Clearly different olive oils all have a fairly specific purpose. Light olive oil, standard and extra virgin. Often I've seen people on youtube saying to use olive oil in a given recipe, but they never say what type of olive oil. So I'm assuming it's just standard olive oil. Would it be fair to say that I can just standard olive oil for 'general use'? Such as for medium temperature frying, and for adding to water when making bread and also greasing a bowl for the dough to prove in, which is what I did yesterday when making bread.

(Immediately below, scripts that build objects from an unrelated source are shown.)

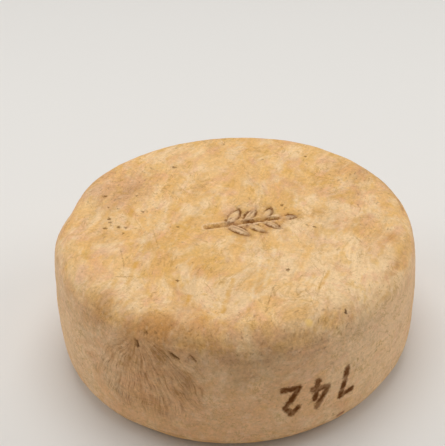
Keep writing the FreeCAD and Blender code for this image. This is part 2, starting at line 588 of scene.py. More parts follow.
@dataclass
class Wear:
    """Cracks, scratches, specks and small stains that the wheel has picked up as it aged."""

    crack_depth: float = 1.1
    crowd_centre: tuple[float, float] = (-79.0, 9.0)    # where pits lie close together on the top
    crowd_spread: tuple[float, float] = (13.0, 13.0)
    crowd_count: int = 11
    seed: int = 5

    def cracks(self) -> tuple[Run, ...]:
        """Set short dry cracks at the pinch of the cloth and beside it.

        Returns:
            The cracks, in s and z on the heel; a wide short run widens the middle of a long one.
        """
        return (Run((-70, 84.5), (-68, 80), 0.2), Run((-69, 83.5), (-68, 81), 0.7),
                Run((-45, 83), (-39, 79.5), 0.2), Run((-44, 82), (-40.5, 80), 0.55),
                Run((-31, 83), (-28, 80), 0.15), Run((-63.5, 91), (-63, 90.5), 0.4))

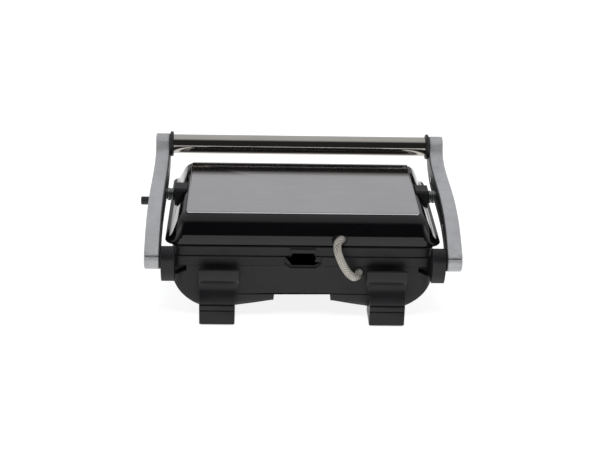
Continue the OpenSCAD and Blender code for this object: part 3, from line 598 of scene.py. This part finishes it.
# %% Eased copies
for node, width in (("base_housing", 0.45), ("base_rim", 0.45), ("lid_frame", 0.4), ("hinge_tower_left", 0.7),
                    ("hinge_tower_right", 0.7), ("rear_leg_left", 0.5), ("rear_leg_right", 0.5),
                    ("pivot_boss_left", 0.6), ("pivot_boss_right", 0.6), ("foot_pads", 0.6), ("front_feet", 0.8),
                    ("mains_cord_gland", 0.3)):
    eased_copy(node, width)
print("eased copies done")

# %% [markdown]
# ## Floor and light
# A pale floor and a wide soft sky: bright above the far side of the grill, pale at both sides, and dim behind
# the eye. Two weak soft boxes at the sides lift the ends of the arms. A stronger box overhead fills the black
# pieces, and reflections don't show it.

# %% Floor
half_floor = 9.0
floor_mesh = bpy.data.meshes.new("floor")
floor_mesh.from_pydata([(x, y, 0) for x, y in ((-half_floor, -half_floor), (half_floor, -half_floor),
                                               (half_floor, half_floor), (-half_floor, half_floor))], [],
                       [(0, 1, 2, 3)])
floor = bpy.data.objects.new("floor", floor_mesh)
bpy.context.scene.collection.objects.link(floor)
floor_paint = bpy.data.materials.new("pale_floor")
floor_paint.use_nodes = True
floor_shader = floor_paint.node_tree.nodes["Principled BSDF"]
floor_shader.inputs["Base Color"].default_value = (0.35, 0.35, 0.35, 1)
floor_shader.inputs["Roughness"].default_value = 0.9
floor_shader.inputs["Specular IOR Level"].default_value = 0.0
floor_shader.inputs["Emission Color"].default_value = (1, 1, 1, 1)
floor_shader.inputs["Emission Strength"].default_value = 0.86
floor_mesh.materials.append(floor_paint)

# %% Sky and soft boxes
world = bpy.data.worlds.new("studio")
world.use_nodes = True
bpy.context.scene.world = world
sky = world.node_tree
sky.nodes.clear()
way = add(sky, "ShaderNodeTexCoord").outputs["Generated"]
lean = add(sky, "ShaderNodeVectorMath", {0: way, 1: (0.0, -0.6, 0.8)}, operation="DOT_PRODUCT").outputs["Value"]
bright = add(sky, "ShaderNodeMapRange", {"Value": lean, "From Min": 0.42, "From Max": 0.82, "To Min": 0.03,
                                         "To Max": 0.72}, interpolation_type="SMOOTHSTEP").outputs[0]
aside = add(sky, "ShaderNodeMath", {0: add(sky, "ShaderNodeSeparateXYZ", {0: way}).outputs[0]},
            operation="ABSOLUTE").outputs[0]
walls = add(sky, "ShaderNodeMapRange", {"Value": aside, "From Min": 0.45, "From Max": 0.8, "To Min": 0.03,
                                        "To Max": 0.6}, interpolation_type="SMOOTHSTEP").outputs[0]
brighter = add(sky, "ShaderNodeMath", {0: bright, 1: walls}, operation="MAXIMUM").outputs[0]
dome = add(sky, "ShaderNodeBackground", {"Color": (0.96, 0.975, 1.0, 1), "Strength": brighter})
add(sky, "ShaderNodeOutputWorld", {"Surface": dome.outputs[0]})


def soft_box(name, place, towards, size, watts):
    """A rectangular area light that faces a point."""
    lamp = bpy.data.lights.new(name, "AREA")
    lamp.shape, lamp.size, lamp.size_y, lamp.energy = "RECTANGLE", size[0], size[1], watts
    stand = bpy.data.objects.new(name, lamp)
    stand.location = place
    stand.rotation_euler = (Vector(towards) - Vector(place)).to_track_quat("-Z", "Y").to_euler()
    bpy.context.scene.collection.objects.link(stand)
    return stand


soft_box("left_box", (1.5, 0.5, 0.7), (0, 0, 0.08), (0.7, 1.1), 2)
soft_box("right_box", (-1.5, 0.5, 0.7), (0, 0, 0.08), (0.7, 1.1), 2)
fill = soft_box("fill_box", (0, 1.1, 2.2), (0, 0, 0.1), (1.2, 0.8), 30)
fill.visible_glossy = False
bpy.context.scene.view_settings.view_transform = "Standard"
print("lights set")
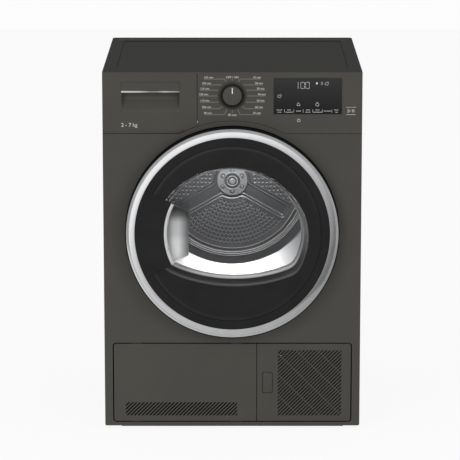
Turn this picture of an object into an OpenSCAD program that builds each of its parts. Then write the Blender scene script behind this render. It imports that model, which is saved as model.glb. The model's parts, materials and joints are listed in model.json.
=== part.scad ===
// Free-standing condenser clothes dryer, built as separate pieces that fit together.
// Millimetres, +Z up. The origin is on the floor, under the middle of the overall box.
// Pieces are drawn with y = 0 at the front plane of the cabinet, +y to the back, and then
// moved by at_front(). The door, knob and pull-out front stand proud of that plane, at y < 0.

/* [Cabinet] */
// Overall width
body_w = 597; // [590:1:620]
// Depth from the front plane to the back edge of the worktop
body_d = 600; // [596:1:640]
// Height of the top of the worktop above the floor
body_h = 846; // [843:1:870]
// Height of the underside of the front panel above the floor
panel_z = 8; // [7:0.5:10]
// Height of the dark base lip above the floor
lip_z = 6; // [5:0.5:6.5]
// Half width of the dark base lip
lip_half_w = 260; // [200:5:285]
// Cabinet sheet metal thickness
sheet_t = 1.2; // [0.8:0.1:1.4]
// Height of the seam under the control fascia and the tank drawer
seam_z = 703; // [701:1:706]
// Gap of the seams between the front pieces
seam_gap = 1; // [0.6:0.1:1.4]
// Depth of the fascia and tank front returns
fascia_d = 18; // [14:1:19]
// Wall of moulded front pieces
mould_t = 2.5; // [2:0.1:3]

/* [Worktop] */
// Worktop thickness behind the fascia
top_t = 14; // [12:1:16]
// Thickness of the lip that covers the fascia
top_lip_t = 2; // [1.5:0.1:2.5]
// Distance of the pressed groove from each side
groove_in = 31; // [20:1:60]
// Distance of the groove's ends from the front
groove_front = 78; // [50:1:150]
// Distance of the groove from the back edge
groove_back = 70; // [40:1:120]
// Groove width
groove_w = 1.4; // [0.8:0.1:3]
// Rear corner radius
top_corner_r = 9; // [4:1:20]

/* [Door] */
// Height of the door centre above the floor
door_z = 473; // [472:1:475]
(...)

yes, just use standard olive oil for frying. For bread, it depends if you want a stronger olive taste. Making pizza base then use extra virgin.
 
Thanks. Yeah, Psycho Sonny, I bought a tub of coconut oil a few weeks back (just a cheap brand in Tesco) after reading what you said about higher smoking point and using it when making curries. I've used it a couple of times. Mind you, I never really fry anything on particularly high heat. But I read somewhere where a woman kept getting burnt pancakes by frying with butter, until she started using coconut oil when she then said she had no more burnt pancakes. So that's the main reason I bought it! :D

Clearly different olive oils all have a fairly specific purpose. Light olive oil, standard and extra virgin. Often I've seen people on youtube saying to use olive oil in a given recipe, but they never say what type of olive oil. So I'm assuming it's just standard olive oil. Would it be fair to say that I can just standard olive oil for 'general use'? Such as for medium temperature frying, and for adding to water when making bread and also greasing a bowl for the dough to prove in, which is what I did yesterday when making bread.

For some reason coconut oil stops things burning as quickly.

It's why I use it for making curries as well as the health benefits. It's hard to burn onions, garlic and spices, etc. You would have to be really trying to burn something to burn it.

I noticed that straight away when I started using it. Its properties are unique in that way I've never seen that with any other oil.
 
Yeah it's good stuff. This is what I use. I don't know how good it is though compared to other brands.

20190526-151648.jpg


you've seen the earlier https://forums.overclockers.co.uk/threads/so-it-turns-out-ive-been-using-the-wrong-kind-of-coconut-oil.18734434/
thread, mentioned in several subsequnt frying discussions.

Thanks for the link, I'll have a read through that thread.
 
I generally either use beef dripping or ghee for frying if i want flavour. Or vegetable oil (rapeseed) if i don't.
Rare i use olive oil for anything.
 
re-reading earlier thread .. there is the question of premium you pay for coconut oil looks like £3/500ml vs £2 rapeseed,
you also don't know how refined it is, which is needed to push the smoke point up, and extend its shelf-life, processing will remove the taste you might want in the Thai stir fry scenario too.

https://www.seriouseats.com/2017/10/how-to-bake-with-coconut-oil.html they use cold-pressesd for scones and chocy biscuits(not jaffas), as an alternative to butter,
interesting.
 
re-reading earlier thread .. there is the question of premium you pay for coconut oil looks like £3/500ml vs £2 rapeseed,
you also don't know how refined it is, which is needed to push the smoke point up, and extend its shelf-life, processing will remove the taste you might want in the Thai stir fry scenario too.

https://www.seriouseats.com/2017/10/how-to-bake-with-coconut-oil.html they use cold-pressesd for scones and chocy biscuits(not jaffas), as an alternative to butter,
interesting.

the cheaper it is the more refined it is. you can get some in B&M for cheap as well as KTC stuff.

the better ones for other usage are much more expensive and i usually buy what's on on offer on amazon or a supplements company like bulk powders, etc. i usually buy it on black friday and they are usually massive jars which last a year or so. as i use the cheaper stuff and ground nut oil too. so i'm not exclusively using 1 oil.
 
I didn't know that. Thanks for enlightening!

Also use extra virgin for making anything Italian that you're not frying at high temperatures like sofritto and sauces etc. Makes a big taste difference when you verge into more expensive olive oils.

Which just done an article on olive oils, one from Waitrose came out top (chianti classici).